Ah, whatever could that be, culling me from my cuddly bed? O bed quilt, have you formed in a fog this frog and quarto? Its presence seemed to coldly bid me to speak at length. I could leave it, but I felt obliged to quibble about it. “Have you ad-libbed this?” I demanded. But again it made its quiet, bold reply: quodlibet.

It is not, pace Aristophanes, a musical being, this ribbeting, quodlibeting thing that addressed me in the night, and yet a quodlibet, in the musical tradition, is a juxtaposition: a rendition of acquisitions – quotes of notes – in just the position to play them one against the other. Did the risible vision wish me to weave together “The Huron Carol” and “Paint It Black”? Vivaldi and Led Zeppelin? “Is it music you seek, o spectral freak?” But again it said but quodlibet.

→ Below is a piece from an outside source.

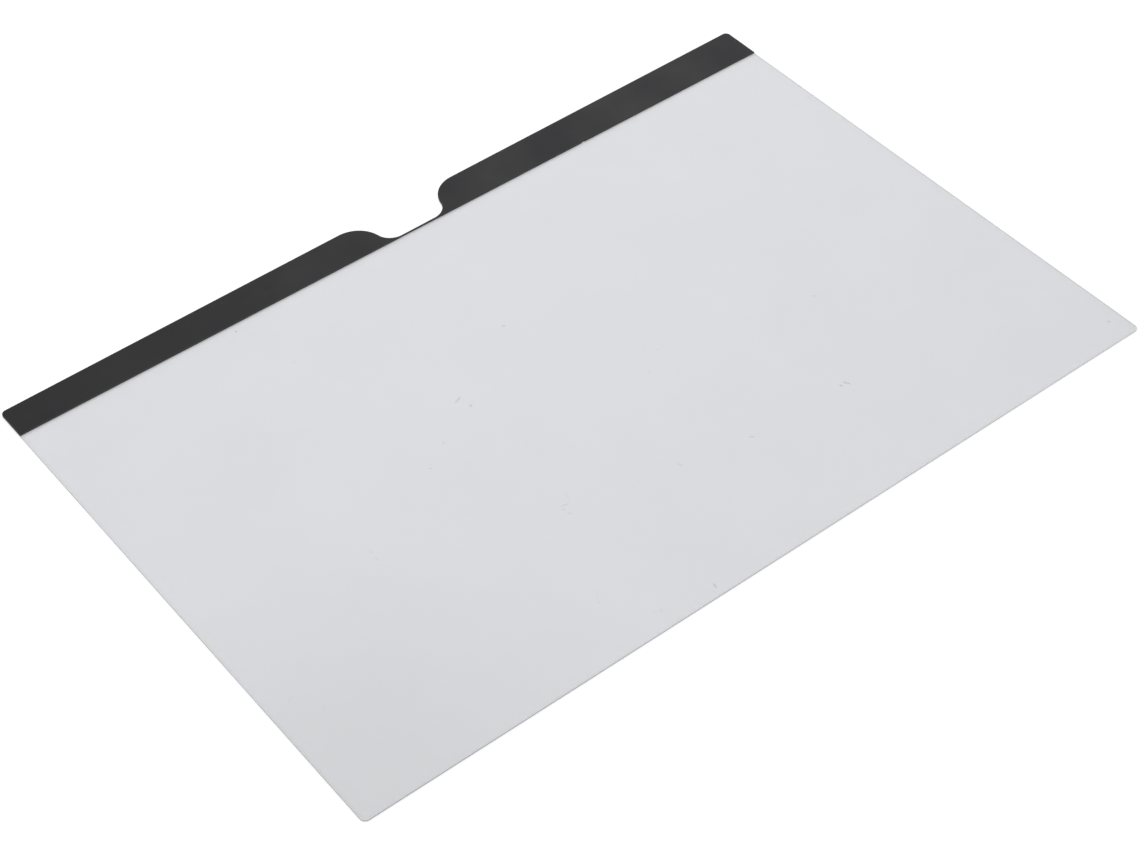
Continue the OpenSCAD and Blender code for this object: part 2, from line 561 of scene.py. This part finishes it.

Such a word, as though from a quaint and curious volume of forgotten lore. Clearly Latin; I rose and took to my books. It seemed a word built of spare parts: round rocks rolled at front, and at back, and in the middle a sheaf of papers or a stock of books. And it was made from two joined parts: quod, “what,” libet, “pleases.” “And so what pleases you, o syncretic beast of synthetic word?” And still it coldly bid: quodlibet.

On I read, to find that Renaissance scholars would expatiate or debate ex tempore on a nonce topic suggested by one from the audience. This academic cadenza was the first object of this word. And then from that came a smaller sense, an equivalent of “quibble.” “So then,” I said and turned again to the exigent amphibian, “the occasion of this invasion is an improvisation on a theme? Pray what, o fiend from a dream, is the topic on which I shall exhaust the capacity of my sagacity and loquacity?” And once more it broke the sound of silence: quodlibet.